Par définition, la légitime défense s’exerce dans une situation d’urgence et le défenseur ne jouit pas d’un loisir prolongé pour apprécier le danger auquel lui-même ou autrui est exposé. A plusieurs reprises, et encore dans l’arrêt Bouras (§ 56), la Cour pose cette règle nuancée : « Pour déterminer si l’emploi de la force potentiellement meurtrière était justifié, la Cour examine si l’agent de l’État croyait honnêtement et sincèrement qu’il était nécessaire d’y recourir. À cette fin, la Cour doit vérifier le caractère subjectivement raisonnable de la conviction en tenant pleinement compte des circonstances dans lesquelles les faits se sont déroulés » (soulignement ajouté).

Les tribunaux invités à statuer en la matière doivent se garder de poser, a posteriori, un jugement purement objectif sur le déroulement des faits, mais imaginer ce que fut l’état d’esprit du défenseur dans le feu de l’action. La Cour de cassation française a même jugé qu’en présence d’une attaque en fait inexistante mais vraisemblable, le défenseur pouvait subjectivement et raisonnablement croire à un péril imminent et avoir agi par légitime défense (Cass. crim., 18 oct. 1972 : Bull. crim. 1972, n° 293).

Dans l’affaire Bouras, la CEDH admit que le tir du gendarme adjoint sur le détenu relevait de la légitime défense et pour ce faire, se convainquit facilement de ce que le gendarme mis en examen pouvait croire au péril mortel dans lequel se trouvait sa collègue (§ 64).

Quel raisonnement permet à la CEDH de décider que le tir du gendarme adjoint, immédiatement mortel, est une défense nécessaire et proportionnelle ?

Le requérant, père du détenu décédé, contestait la nécessité et la proportionnalité de la défense, qui sont des conditions pour caractériser la légitime défense. L’argument a deux aspects, l’un individuel qui suppose d’apprécier la situation concrète du gendarme adjoint en face de l’attaque du détenu, l’autre administratif qui requiert d’analyser la potentielle responsabilité de l’Etat français dans l’organisation du transfèrement.

Les données de fait étaient favorables au gendarme adjoint qui avait fait de vaines tentatives pour maîtriser l’agresseur et la Cour approuve les juridictions nationales d’en avoir tenu compte dans leur décision de non-lieu rendue au profit du gendarme adjoint (§§ 62 à 64).

Plus intéressante, puisqu’il s’agissait d’apprécier la responsabilité de l’État français défendeur, était l’argumentation qui alléguait l’insuffisance des précautions prises par l’administration.
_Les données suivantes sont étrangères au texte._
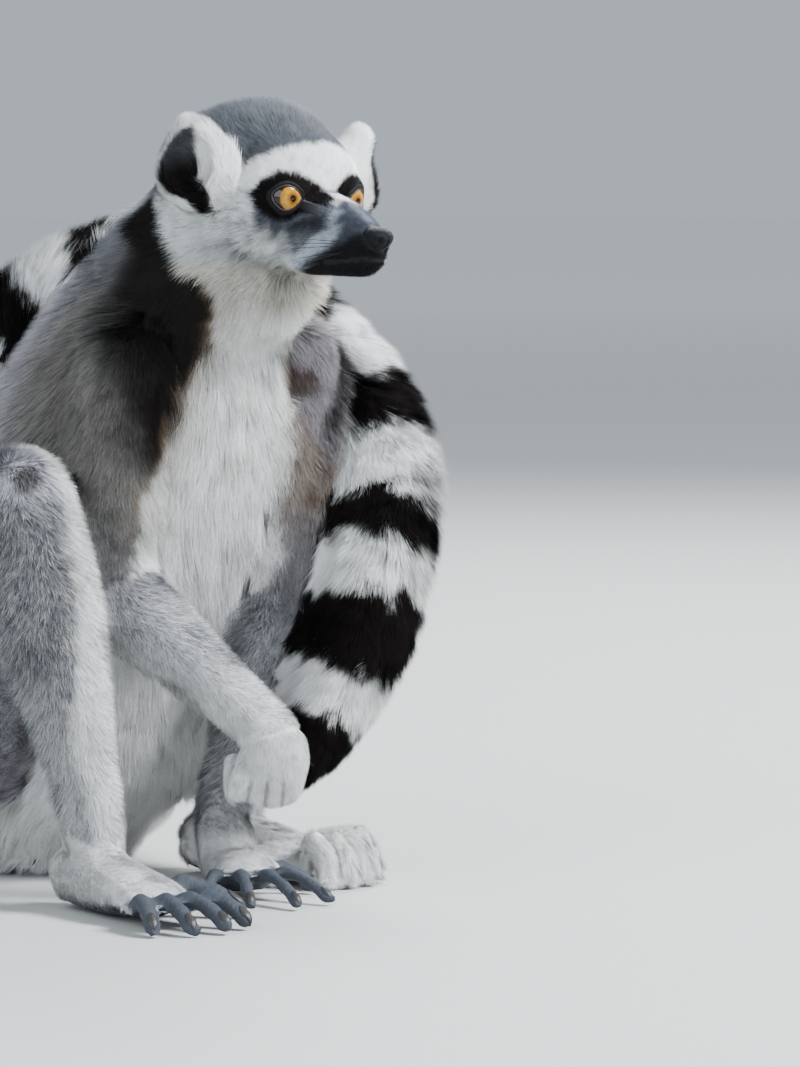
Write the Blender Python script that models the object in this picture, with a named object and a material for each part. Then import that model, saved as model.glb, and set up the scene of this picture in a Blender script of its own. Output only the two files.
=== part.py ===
"""A ring-tailed lemur, life size, sitting upright on the floor with its tail over its left shoulder.

The solids are the animal out to the tips of its coat. Lengths are in millimetres and become metres
when a mesh is made. The lemur faces -Y, its right side is at -X, and the floor is z = 0.
Each group of flesh is roughed out in overlapping tubes and balls, fused and smoothed like clay, and
then sawn apart by thin cuts at the joints.
"""

import math

import bmesh
import bpy
import numpy as np
from mathutils import Matrix, Vector

MM = 0.001
GAP = 0.4  # clear space between two neighbouring solids
ORIGIN = (-1.3, 34.3)  # the middle of the whole animal on the floor, in the body's own x and y

RIGHT, LEFT = -1, 1
WORDS = {RIGHT: "right", LEFT: "left"}

# ---- driving dimensions of a grown ring-tailed lemur ----
HEAD_CENTRE = (0.0, -35.0, 257.0)  # middle of the braincase
HEAD_TURN = -4.0  # degrees about +Z, towards the right side
HEAD_NOD = 2.0  # degrees, nose down
HEAD_TILT = 2.5  # degrees, left side down
# Lumps of the skull and the flesh on it: how far forward, out to the side and up from the middle
# of the braincase, then half axes across, along and up.
BRAINCASE = (-4, 0, 1.5), (29.5, 34.5, 29.5)
BROW = (16, 0, 3.5), (25, 19, 18.5)
CHEEK = (6, 17, -13), (16, 23, 16)
SOCKET = (22, 15, -3), (11, 10, 11.5)
# Lengths along the middle of the head: forward, up, half width, half depth.
MUZZLE = [(20, -8, 17, 15), (36, -13, 13.2, 12.4), (49, -16.5, 11, 10.6), (58, -19, 8.6, 8.2)]
JAW = [(4, -21, 17, 9), (24, -24.5, 12.5, 7.2), (41, -26, 10, 5.6), (55, -26, 7.6, 5)]
RUFF = [(-24, 2, 25, 25), (-14, -16, 28, 25), (-2, -30, 26, 22)]
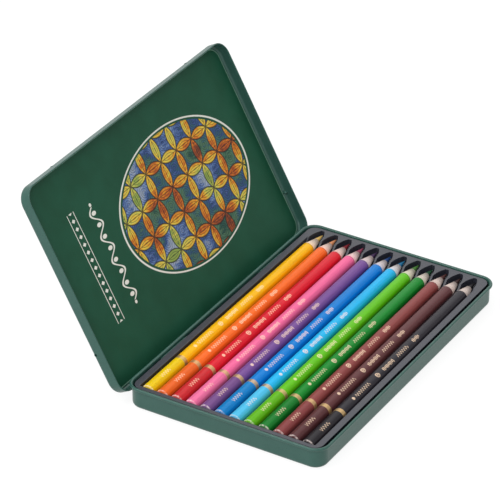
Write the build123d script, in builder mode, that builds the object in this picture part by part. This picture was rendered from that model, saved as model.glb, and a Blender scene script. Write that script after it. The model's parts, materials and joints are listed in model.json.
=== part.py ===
from build123d import *
from math import cos, radians, sin
import os

# Flat hinged tin with twelve round colored pencils in a formed plastic tray.
# Millimetres, +Z up. The origin is the centre of the base's underside. The
# pencils lie along Y with their tips toward +Y, and the hinge runs along Y on
# the -X side. The lid is modelled where it rests when it is fully open.

# ---- pencils, from the hinge side to the opening side ----
pencil_names = [
    "yellow", "orange", "red", "pink", "purple", "blue",
    "light_blue", "lime", "green", "red_brown", "dark_brown", "black",
]
pencil_length = 175.0
pencil_diameter = 7.0
sharpened_length = 15.7
blunt_end_rounding = 0.8
lead_diameter = 3.3
lead_tip_diameter = 0.4
lead_end_cover = 2.0        # wood left at the blunt end of the bore
glue_gap = 0.02             # between the lead and its bore

# ---- tray ----
tray_sheet = 0.5
trough_clearance = 0.15     # around a pencil lying in its trough
rib_width = 1.1             # between neighbouring troughs
rib_drop = 0.5              # rib tops below the pencil axes
pencil_end_gap = 0.3        # from each end of a pencil to the recess wall
pocket_length = 9.0         # arched tip end of each trough, between level ridges
pocket_end_width = 1.8
ridge_rise_length = 3.0     # slope from the rib tops up to the level ridges
ridge_hollow_length = 6.0   # hollow under each ridge, from the end wall
side_ledge = 0.75           # from the outer troughs to the recess side walls
side_flange_width = 3.6
blunt_flange_width = 2.6
tip_flange_width = 1.9
pencil_sink = 2.55          # pencil axes below the flange's top
flange_corner_radius = 5.0
side_lip = 1.0              # flange past the skirt, beside the hinge tabs
end_lip = 0.55
recess_corner_radius = 0.7
recess_edge_rounding = 0.35
flange_edge_rounding = 0.2
tray_stand_gap = 0.3        # under the skirt, over the base's floor

# ---- base ----
tin_sheet = 0.3
base_height = 12.7
base_corner_radius = 7.0
base_edge_rounding = 2.2
bead_radius = 0.85          # rim rolled outward over itself
bead_roll_angle = 290.0
flange_drop = 0.65          # tray flange below the top of the bead
tray_side_gap = 1.5
tray_end_gap = 0.65

# ---- lid ----
lid_depth = 6.8
lid_corner_radius = 8.5
lid_edge_rounding = 2.0
lid_open_angle = 118.7
lid_side_clearance = 0.3    # hem to bead along the hinge and opening sides
lid_end_clearance = 0.5     # hem to bead at the two short ends
hem_gap = 0.1               # inside the folded hem
hem_height = 1.6
lid_rim_over_hinge = 1.65   # closed lid's rim above the hinge axis

# ---- hinge: two tabs of the lid in two slots of the base ----
hinge_under_bead = 2.35     # hinge axis below the bead's centre
tab_length = 22.8
tab_spacing = 96.0
tab_hook_length = 2.2
tab_hook_angle = -60.0      # below level, with the lid closed
tab_neck_reach = 0.5        # level run from the rim before the neck slopes in
tab_neck_drop = 0.1
tab_throat_out = 0.55       # last bend outside the slot, from the hinge axis
tab_throat_up = 0.8
tab_bend_radius = 0.25
slot_height = 2.4
slot_end_clearance = 0.3

# ---- lining sheet and the dimples that hold it ----
insert_thickness = 0.5
insert_edge_gap = 0.05      # to the start of the lid's edge rounding
insert_corner_radius = 7.0
dimple_radius = 0.7
dimple_reach = 2.0          # in from the lid's wall
dimple_insert_gap = 0.1
dimple_spacing = 126.0      # the two on the opening side
end_dimple_from_hinge = 22.4

# ---- worked out from the sizes above ----
pencil_radius = pencil_diameter / 2
lead_radius = lead_diameter / 2
trough_radius = pencil_radius + trough_clearance
pencil_pitch = 2 * trough_radius + rib_width
row_width = (len(pencil_names) - 1) * pencil_pitch
pencil_axes = [i * pencil_pitch - row_width / 2 for i in range(len(pencil_names))]
ridge_axes = [x + pencil_pitch / 2 for x in pencil_axes[:-1]]

recess_width = row_width + 2 * trough_radius + 2 * side_ledge
recess_length = pencil_length + 2 * pencil_end_gap
flange_width = recess_width + 2 * side_flange_width
flange_length = recess_length + blunt_flange_width + tip_flange_width
skirt_width = flange_width - 2 * side_lip
skirt_length = flange_length - 2 * end_lip

base_width = flange_width + 2 * tray_side_gap + 2 * tin_sheet
base_length = flange_length + 2 * tray_end_gap + 2 * tin_sheet

recess_blunt_y = -flange_length / 2 + blunt_flange_width
recess_tip_y = recess_blunt_y + recess_length
pencil_blunt_y = recess_blunt_y + pencil_end_gap
pencil_tip_y = pencil_blunt_y + pencil_length
shoulder_y = pencil_tip_y - sharpened_length
pocket_y = recess_tip_y - pocket_length
ridge_foot_y = pocket_y - ridge_rise_length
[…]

Le requérant soutenait ainsi que le gendarme n’avait pas bénéficié d’une formation suffisante, aurait dû bénéficier d’équipements supplémentaires et que l’organisation et le contrôle de l’extraction judiciaire auraient été déficients. En effet, si c’est une négligence administrative qui a causé le péril, la défense cesse d’être justifiée : elle le resterait pour le justiciable, personne physique, mais cette négligence entraînerait la responsabilité de l’État défendeur.

Dans le cas particulier, les dangers prévisibles du transfèrement de ce détenu avaient été exactement appréciés par l’administration (§ 67).

Mais la Cour s’interroge aussi, sur les dispositions administratives générales qui encadrent en droit français la sécurité des transfèrements de prisonniers (§ 61). Les gendarmes n’étaient équipés que de grenades lacrymogènes (en l’espèce inutilisables car elles auraient paralysé l’action des agents eux-mêmes), et de bâtons de défense. Or, un autre moyen non létal, spécifiquement un pistolet à impulsion électrique, aurait pu éviter le recours à une arme à feu.

Se répondant à elle-même, la Cour fait cette observation dont on peut admirer le bon sens : « Bien qu’il soit souhaitable que de tels moyens soient répandus si l’on veut limiter progressivement le recours aux méthodes susceptibles d’entraîner la mort, établir une telle obligation de principe sans tenir compte des circonstances d’une affaire donnée imposerait à l’État et à ses agents chargés de l’application des lois une charge irréaliste qui risquerait de s’exercer aux dépens de leur vie et de celle d’autrui, eu égard notamment au caractère imprévisible de la nature humaine ». Plus indépendante qu’un juge, la CEDH ne limite pas son activité à des syllogismes judiciaires, mais se fait aussi le conseiller des Gouvernements nationaux. En conséquence de quoi, les sept juges composant la cinquième chambre de la CEDH, concluent, à l’unanimité que la France n’avait pas violé l’article 2 de la Convention.